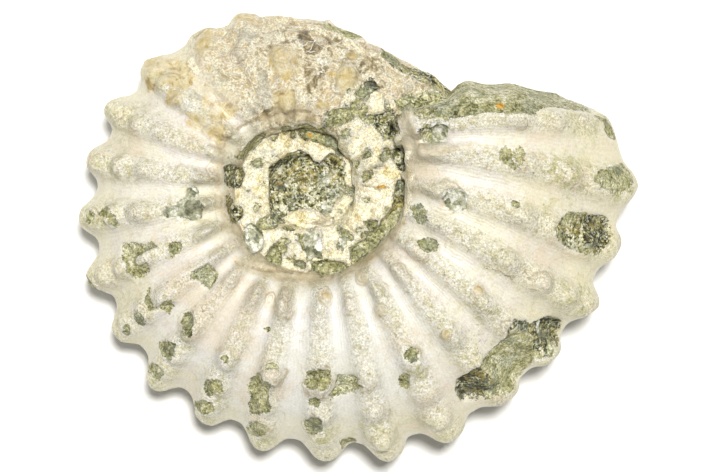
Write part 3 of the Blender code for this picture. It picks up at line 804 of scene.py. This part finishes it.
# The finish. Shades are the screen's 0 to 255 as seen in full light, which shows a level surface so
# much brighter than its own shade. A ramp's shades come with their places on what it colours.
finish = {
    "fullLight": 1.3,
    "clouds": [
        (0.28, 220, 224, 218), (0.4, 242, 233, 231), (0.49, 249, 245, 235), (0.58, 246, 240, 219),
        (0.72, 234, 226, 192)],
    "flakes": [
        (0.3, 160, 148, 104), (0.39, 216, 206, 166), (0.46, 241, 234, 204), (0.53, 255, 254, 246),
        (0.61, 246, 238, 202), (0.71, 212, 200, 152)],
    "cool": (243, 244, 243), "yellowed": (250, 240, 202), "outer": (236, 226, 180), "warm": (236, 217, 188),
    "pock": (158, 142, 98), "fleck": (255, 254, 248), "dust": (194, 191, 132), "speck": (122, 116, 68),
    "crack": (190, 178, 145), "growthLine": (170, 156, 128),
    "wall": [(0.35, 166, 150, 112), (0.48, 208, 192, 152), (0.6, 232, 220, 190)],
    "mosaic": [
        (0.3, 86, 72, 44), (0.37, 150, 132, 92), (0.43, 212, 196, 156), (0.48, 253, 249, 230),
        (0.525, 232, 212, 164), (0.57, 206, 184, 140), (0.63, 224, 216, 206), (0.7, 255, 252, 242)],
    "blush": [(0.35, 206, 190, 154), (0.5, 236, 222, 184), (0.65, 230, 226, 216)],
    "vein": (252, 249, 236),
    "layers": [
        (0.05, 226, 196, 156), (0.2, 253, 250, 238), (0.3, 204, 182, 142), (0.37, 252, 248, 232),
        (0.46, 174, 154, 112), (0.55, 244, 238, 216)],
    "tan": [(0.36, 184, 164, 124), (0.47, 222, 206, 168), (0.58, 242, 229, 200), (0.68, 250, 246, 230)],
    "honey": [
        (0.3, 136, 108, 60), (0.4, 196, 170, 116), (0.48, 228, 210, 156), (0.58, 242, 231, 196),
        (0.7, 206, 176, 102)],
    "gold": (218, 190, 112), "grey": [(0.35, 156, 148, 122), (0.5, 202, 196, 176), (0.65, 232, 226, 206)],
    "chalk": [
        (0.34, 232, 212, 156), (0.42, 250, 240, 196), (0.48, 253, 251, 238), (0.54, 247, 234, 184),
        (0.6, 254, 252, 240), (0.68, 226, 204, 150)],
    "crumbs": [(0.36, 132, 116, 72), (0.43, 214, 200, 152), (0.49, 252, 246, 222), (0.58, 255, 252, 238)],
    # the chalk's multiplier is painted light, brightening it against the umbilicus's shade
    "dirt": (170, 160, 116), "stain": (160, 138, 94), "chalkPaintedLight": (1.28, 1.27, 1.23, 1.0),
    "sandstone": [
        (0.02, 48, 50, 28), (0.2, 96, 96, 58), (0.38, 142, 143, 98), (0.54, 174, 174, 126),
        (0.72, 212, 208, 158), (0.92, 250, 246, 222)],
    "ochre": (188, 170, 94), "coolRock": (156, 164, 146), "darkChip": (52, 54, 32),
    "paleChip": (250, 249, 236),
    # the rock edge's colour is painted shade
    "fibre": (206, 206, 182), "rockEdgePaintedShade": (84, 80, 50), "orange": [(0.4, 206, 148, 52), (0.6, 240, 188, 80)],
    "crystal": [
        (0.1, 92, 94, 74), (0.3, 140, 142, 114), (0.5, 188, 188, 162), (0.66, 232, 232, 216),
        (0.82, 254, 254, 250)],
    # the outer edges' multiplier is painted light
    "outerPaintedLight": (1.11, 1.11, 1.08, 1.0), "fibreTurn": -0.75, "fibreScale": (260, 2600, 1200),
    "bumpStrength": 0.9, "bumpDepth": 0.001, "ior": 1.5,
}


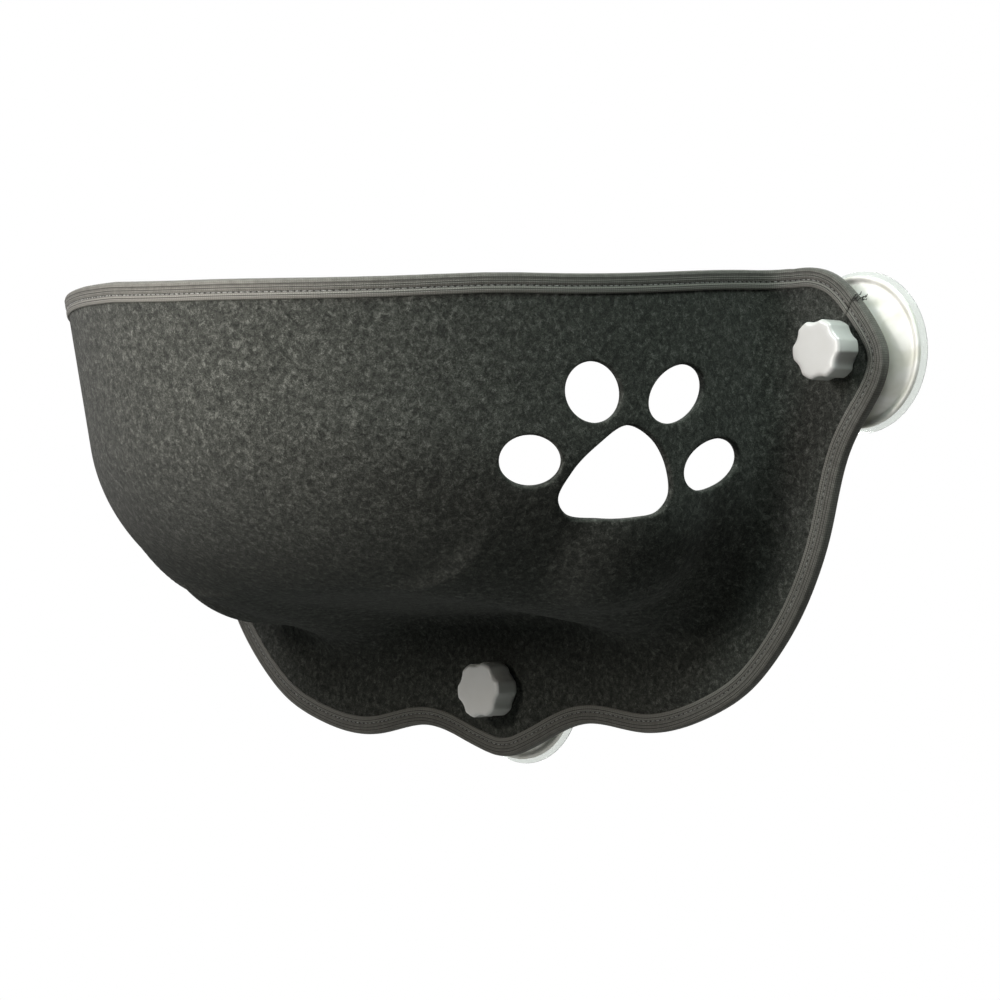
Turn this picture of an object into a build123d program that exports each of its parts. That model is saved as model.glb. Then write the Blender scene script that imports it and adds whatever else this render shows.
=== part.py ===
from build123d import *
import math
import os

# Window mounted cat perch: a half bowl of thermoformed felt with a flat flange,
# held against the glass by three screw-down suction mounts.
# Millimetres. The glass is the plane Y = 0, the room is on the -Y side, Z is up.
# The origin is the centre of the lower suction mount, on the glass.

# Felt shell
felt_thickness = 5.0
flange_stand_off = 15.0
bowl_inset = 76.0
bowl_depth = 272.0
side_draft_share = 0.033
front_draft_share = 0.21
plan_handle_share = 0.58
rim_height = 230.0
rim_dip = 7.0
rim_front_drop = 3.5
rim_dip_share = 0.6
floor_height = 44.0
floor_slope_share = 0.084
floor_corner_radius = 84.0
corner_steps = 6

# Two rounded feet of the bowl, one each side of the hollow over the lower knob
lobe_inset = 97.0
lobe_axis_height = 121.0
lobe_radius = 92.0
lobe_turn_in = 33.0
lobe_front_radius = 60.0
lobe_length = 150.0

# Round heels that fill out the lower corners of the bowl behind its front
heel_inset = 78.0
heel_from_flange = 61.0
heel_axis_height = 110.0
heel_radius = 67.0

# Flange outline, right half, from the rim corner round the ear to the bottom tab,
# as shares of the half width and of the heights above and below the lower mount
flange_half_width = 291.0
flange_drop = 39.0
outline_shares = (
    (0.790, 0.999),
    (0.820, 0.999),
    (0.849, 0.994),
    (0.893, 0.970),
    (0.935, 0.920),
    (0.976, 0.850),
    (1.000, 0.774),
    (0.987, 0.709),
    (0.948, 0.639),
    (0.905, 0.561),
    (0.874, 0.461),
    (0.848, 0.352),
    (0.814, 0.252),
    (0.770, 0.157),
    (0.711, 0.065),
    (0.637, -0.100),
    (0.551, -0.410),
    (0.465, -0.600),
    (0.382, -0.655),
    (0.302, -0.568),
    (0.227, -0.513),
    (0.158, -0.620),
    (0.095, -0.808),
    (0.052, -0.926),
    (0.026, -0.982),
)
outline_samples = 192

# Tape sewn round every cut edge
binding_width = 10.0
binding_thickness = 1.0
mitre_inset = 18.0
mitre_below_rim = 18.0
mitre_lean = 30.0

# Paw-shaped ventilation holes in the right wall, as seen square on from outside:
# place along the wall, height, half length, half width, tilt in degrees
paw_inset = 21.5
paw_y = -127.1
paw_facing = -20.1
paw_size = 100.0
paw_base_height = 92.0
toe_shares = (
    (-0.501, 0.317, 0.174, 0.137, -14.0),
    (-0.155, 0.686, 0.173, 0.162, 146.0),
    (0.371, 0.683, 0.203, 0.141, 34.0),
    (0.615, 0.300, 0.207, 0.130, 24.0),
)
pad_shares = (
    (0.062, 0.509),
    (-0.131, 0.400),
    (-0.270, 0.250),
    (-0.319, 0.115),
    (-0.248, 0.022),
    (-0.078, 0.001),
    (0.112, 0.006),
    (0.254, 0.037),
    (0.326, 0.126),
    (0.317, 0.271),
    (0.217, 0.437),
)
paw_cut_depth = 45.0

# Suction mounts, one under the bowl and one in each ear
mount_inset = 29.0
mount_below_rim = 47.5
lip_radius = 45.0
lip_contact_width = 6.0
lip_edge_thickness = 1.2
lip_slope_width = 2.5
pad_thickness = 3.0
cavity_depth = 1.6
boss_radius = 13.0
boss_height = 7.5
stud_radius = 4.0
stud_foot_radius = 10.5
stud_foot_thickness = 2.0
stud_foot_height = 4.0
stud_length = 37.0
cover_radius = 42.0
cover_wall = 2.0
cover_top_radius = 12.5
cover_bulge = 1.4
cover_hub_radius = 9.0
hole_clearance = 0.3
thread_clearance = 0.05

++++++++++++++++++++

> YOUR INSTRUCTIONS
Repeat all entries. Match them exactly.

> SOLUTION BELOW
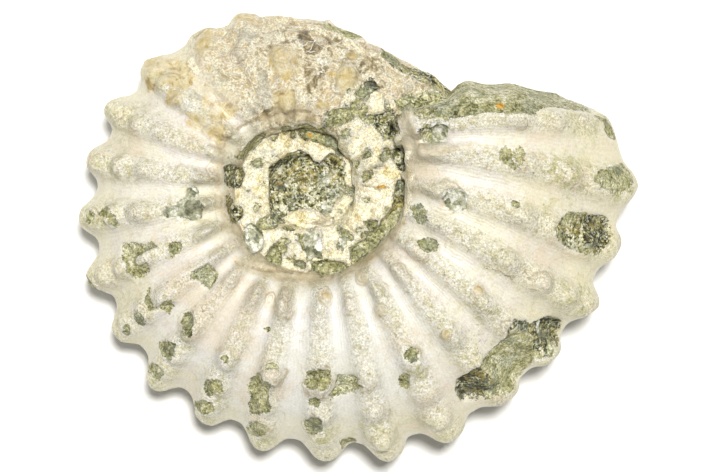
Write part 3 of the Blender code for this picture. It picks up at line 804 of scene.py. This part finishes it.
# The finish. Shades are the screen's 0 to 255 as seen in full light, which shows a level surface so
# much brighter than its own shade. A ramp's shades come with their places on what it colours.
finish = {
    "fullLight": 1.3,
    "clouds": [
        (0.28, 220, 224, 218), (0.4, 242, 233, 231), (0.49, 249, 245, 235), (0.58, 246, 240, 219),
        (0.72, 234, 226, 192)],
    "flakes": [
        (0.3, 160, 148, 104), (0.39, 216, 206, 166), (0.46, 241, 234, 204), (0.53, 255, 254, 246),
        (0.61, 246, 238, 202), (0.71, 212, 200, 152)],
    "cool": (243, 244, 243), "yellowed": (250, 240, 202), "outer": (236, 226, 180), "warm": (236, 217, 188),
    "pock": (158, 142, 98), "fleck": (255, 254, 248), "dust": (194, 191, 132), "speck": (122, 116, 68),
    "crack": (190, 178, 145), "growthLine": (170, 156, 128),
    "wall": [(0.35, 166, 150, 112), (0.48, 208, 192, 152), (0.6, 232, 220, 190)],
    "mosaic": [
        (0.3, 86, 72, 44), (0.37, 150, 132, 92), (0.43, 212, 196, 156), (0.48, 253, 249, 230),
        (0.525, 232, 212, 164), (0.57, 206, 184, 140), (0.63, 224, 216, 206), (0.7, 255, 252, 242)],
    "blush": [(0.35, 206, 190, 154), (0.5, 236, 222, 184), (0.65, 230, 226, 216)],
    "vein": (252, 249, 236),
    "layers": [
        (0.05, 226, 196, 156), (0.2, 253, 250, 238), (0.3, 204, 182, 142), (0.37, 252, 248, 232),
        (0.46, 174, 154, 112), (0.55, 244, 238, 216)],
    "tan": [(0.36, 184, 164, 124), (0.47, 222, 206, 168), (0.58, 242, 229, 200), (0.68, 250, 246, 230)],
    "honey": [
        (0.3, 136, 108, 60), (0.4, 196, 170, 116), (0.48, 228, 210, 156), (0.58, 242, 231, 196),
        (0.7, 206, 176, 102)],
    "gold": (218, 190, 112), "grey": [(0.35, 156, 148, 122), (0.5, 202, 196, 176), (0.65, 232, 226, 206)],
    "chalk": [
        (0.34, 232, 212, 156), (0.42, 250, 240, 196), (0.48, 253, 251, 238), (0.54, 247, 234, 184),
        (0.6, 254, 252, 240), (0.68, 226, 204, 150)],
    "crumbs": [(0.36, 132, 116, 72), (0.43, 214, 200, 152), (0.49, 252, 246, 222), (0.58, 255, 252, 238)],
    # the chalk's multiplier is painted light, brightening it against the umbilicus's shade
    "dirt": (170, 160, 116), "stain": (160, 138, 94), "chalkPaintedLight": (1.28, 1.27, 1.23, 1.0),
    "sandstone": [
        (0.02, 48, 50, 28), (0.2, 96, 96, 58), (0.38, 142, 143, 98), (0.54, 174, 174, 126),
        (0.72, 212, 208, 158), (0.92, 250, 246, 222)],
    "ochre": (188, 170, 94), "coolRock": (156, 164, 146), "darkChip": (52, 54, 32),
    "paleChip": (250, 249, 236),
    # the rock edge's colour is painted shade
    "fibre": (206, 206, 182), "rockEdgePaintedShade": (84, 80, 50), "orange": [(0.4, 206, 148, 52), (0.6, 240, 188, 80)],
    "crystal": [
        (0.1, 92, 94, 74), (0.3, 140, 142, 114), (0.5, 188, 188, 162), (0.66, 232, 232, 216),
        (0.82, 254, 254, 250)],
    # the outer edges' multiplier is painted light
    "outerPaintedLight": (1.11, 1.11, 1.08, 1.0), "fibreTurn": -0.75, "fibreScale": (260, 2600, 1200),
    "bumpStrength": 0.9, "bumpDepth": 0.001, "ior": 1.5,
}


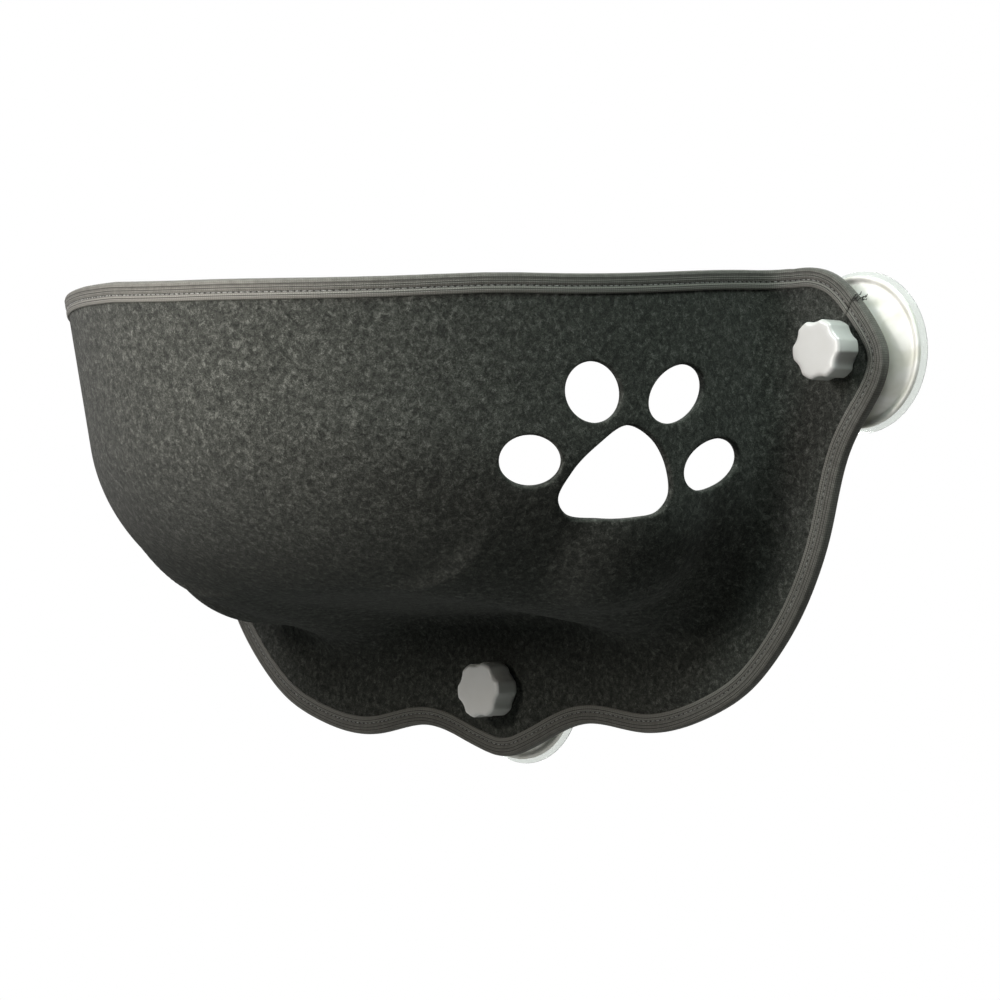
Turn this picture of an object into a build123d program that exports each of its parts. That model is saved as model.glb. Then write the Blender scene script that imports it and adds whatever else this render shows.
=== part.py ===
from build123d import *
import math
import os

# Window mounted cat perch: a half bowl of thermoformed felt with a flat flange,
# held against the glass by three screw-down suction mounts.
# Millimetres. The glass is the plane Y = 0, the room is on the -Y side, Z is up.
# The origin is the centre of the lower suction mount, on the glass.

# Felt shell
felt_thickness = 5.0
flange_stand_off = 15.0
bowl_inset = 76.0
bowl_depth = 272.0
side_draft_share = 0.033
front_draft_share = 0.21
plan_handle_share = 0.58
rim_height = 230.0
rim_dip = 7.0
rim_front_drop = 3.5
rim_dip_share = 0.6
floor_height = 44.0
floor_slope_share = 0.084
floor_corner_radius = 84.0
corner_steps = 6

# Two rounded feet of the bowl, one each side of the hollow over the lower knob
lobe_inset = 97.0
lobe_axis_height = 121.0
lobe_radius = 92.0
lobe_turn_in = 33.0
lobe_front_radius = 60.0
lobe_length = 150.0

# Round heels that fill out the lower corners of the bowl behind its front
heel_inset = 78.0
heel_from_flange = 61.0
heel_axis_height = 110.0
heel_radius = 67.0

# Flange outline, right half, from the rim corner round the ear to the bottom tab,
# as shares of the half width and of the heights above and below the lower mount
flange_half_width = 291.0
flange_drop = 39.0
outline_shares = (
    (0.790, 0.999),
    (0.820, 0.999),
    (0.849, 0.994),
    (0.893, 0.970),
    (0.935, 0.920),
    (0.976, 0.850),
    (1.000, 0.774),
    (0.987, 0.709),
    (0.948, 0.639),
    (0.905, 0.561),
    (0.874, 0.461),
    (0.848, 0.352),
    (0.814, 0.252),
    (0.770, 0.157),
    (0.711, 0.065),
    (0.637, -0.100),
    (0.551, -0.410),
    (0.465, -0.600),
    (0.382, -0.655),
    (0.302, -0.568),
    (0.227, -0.513),
    (0.158, -0.620),
    (0.095, -0.808),
    (0.052, -0.926),
    (0.026, -0.982),
)
outline_samples = 192

# Tape sewn round every cut edge
binding_width = 10.0
binding_thickness = 1.0
mitre_inset = 18.0
mitre_below_rim = 18.0
mitre_lean = 30.0

# Paw-shaped ventilation holes in the right wall, as seen square on from outside:
# place along the wall, height, half length, half width, tilt in degrees
paw_inset = 21.5
paw_y = -127.1
paw_facing = -20.1
paw_size = 100.0
paw_base_height = 92.0
toe_shares = (
    (-0.501, 0.317, 0.174, 0.137, -14.0),
    (-0.155, 0.686, 0.173, 0.162, 146.0),
    (0.371, 0.683, 0.203, 0.141, 34.0),
    (0.615, 0.300, 0.207, 0.130, 24.0),
)
pad_shares = (
    (0.062, 0.509),
    (-0.131, 0.400),
    (-0.270, 0.250),
    (-0.319, 0.115),
    (-0.248, 0.022),
    (-0.078, 0.001),
    (0.112, 0.006),
    (0.254, 0.037),
    (0.326, 0.126),
    (0.317, 0.271),
    (0.217, 0.437),
)
paw_cut_depth = 45.0

# Suction mounts, one under the bowl and one in each ear
mount_inset = 29.0
mount_below_rim = 47.5
lip_radius = 45.0
lip_contact_width = 6.0
lip_edge_thickness = 1.2
lip_slope_width = 2.5
pad_thickness = 3.0
cavity_depth = 1.6
boss_radius = 13.0
boss_height = 7.5
stud_radius = 4.0
stud_foot_radius = 10.5
stud_foot_thickness = 2.0
stud_foot_height = 4.0
stud_length = 37.0
cover_radius = 42.0
cover_wall = 2.0
cover_top_radius = 12.5
cover_bulge = 1.4
cover_hub_radius = 9.0
hole_clearance = 0.3
thread_clearance = 0.05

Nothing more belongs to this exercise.